なぜなら、法律(民法)は、権利の乱用に当たらない限り、共有者(元夫)に共有物の分割(換金して持分に応じて分配)する権利を認めていますので、元妻が応じない場合、裁判所に訴え、競売によって換金・分配が可能となり、居住の継続が不可能となってしまいます。
そこでこれを完璧に排除することはできませんが、合意(必ず離婚協議時にしましょう)により5年間(これ以上の期間は認めれれませんが更新は可能)は共有物分割禁止の特約の登記をすることで最低5年は居住の継続が可能となります。
但し、住宅ローンがある場合は、銀行等の承諾なしにこの特約の登記はできますが、これも登記されることで銀行等に夫婦間でトラブルが起きていることが知られてしまいます。
したがって、当事務所では、住宅ローンが残っている場合は今までこの登記を勧めたことはありません。
その代わりに、先述の普通賃貸借契約を結ぶことを勧めています。
●引取りや清算の検討も必要 しかしながら、以上の方法であっても居住の継続が完全に守られるとは言えません。 なぜなら、元夫が失業などで住宅ローンの支払いを怠った結果、銀行等によって競売にかけられた場合、賃貸借契約を結んでいても落札者(新所有者)には対抗できず、明け渡さなければなりません。

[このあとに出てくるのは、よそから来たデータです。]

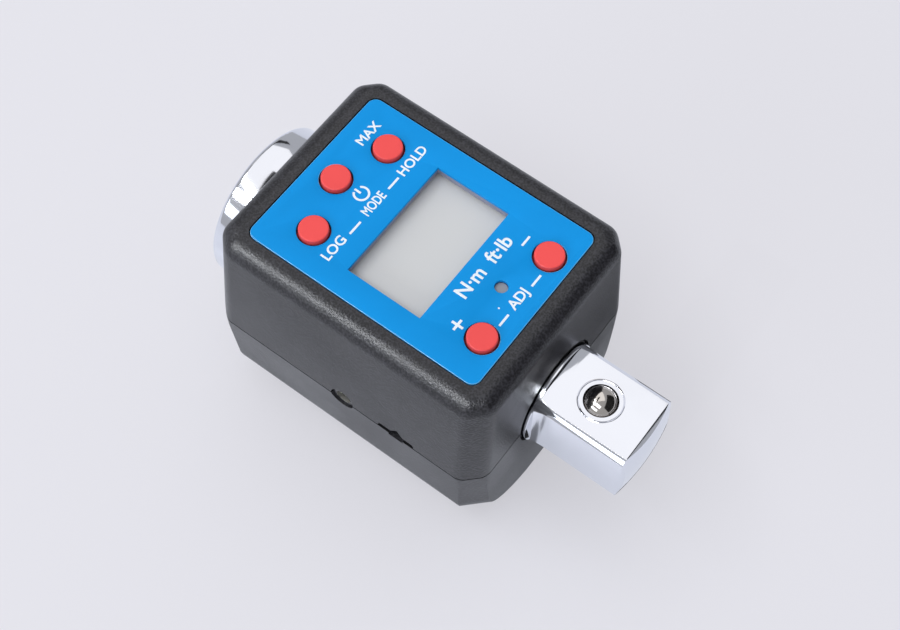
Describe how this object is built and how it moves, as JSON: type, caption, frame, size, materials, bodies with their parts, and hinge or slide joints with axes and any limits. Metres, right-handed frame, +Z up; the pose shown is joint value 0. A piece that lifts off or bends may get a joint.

また、仮に住宅ローンを完済したとしても元夫の死亡により相続が発生し、元夫の間に子供がいなかった場合は、元夫の持分について元夫の親か兄弟が相続人に、又元夫が再婚しているとその妻・子供が相続人となり、争いが深刻化する恐れがあります。 そこで、将来を見据えて住宅を引き取るか、転居し売却の上、財産分与として金銭を受け取るかも離婚時に検討してベストな解決方法を選択することが重要です。
●夫が契約した賃貸住宅に住み続ける方法
離婚後も元夫名義で契約した賃貸住宅に元妻が住み続けることは、形式的には大家(貸主)の承諾のない賃貸借契約の譲渡(民法612条)になり、大家は賃貸借契約を解除できる(同条2項)ように見えますが、今まで夫婦の同居生活や妻がその住居を使用してきた認識が大家にある場合、本来は妻である限りそのまま居住を継続し得たはずであるから夫から妻への賃貸借契約の譲渡は大家が契約解除ができる程の背信性(悪質さ)が無いとして認められる裁判の判決が主流となっております。
したがって、離婚や内縁関係の解消が決まったら協議書等で賃貸借契約の譲渡の確認をし、速やかに大家に報告・提出しましょう。決して放置して黙って住み続けるのは、かえって悪質・背信行為とみなされる可能性があるのでやめましょう。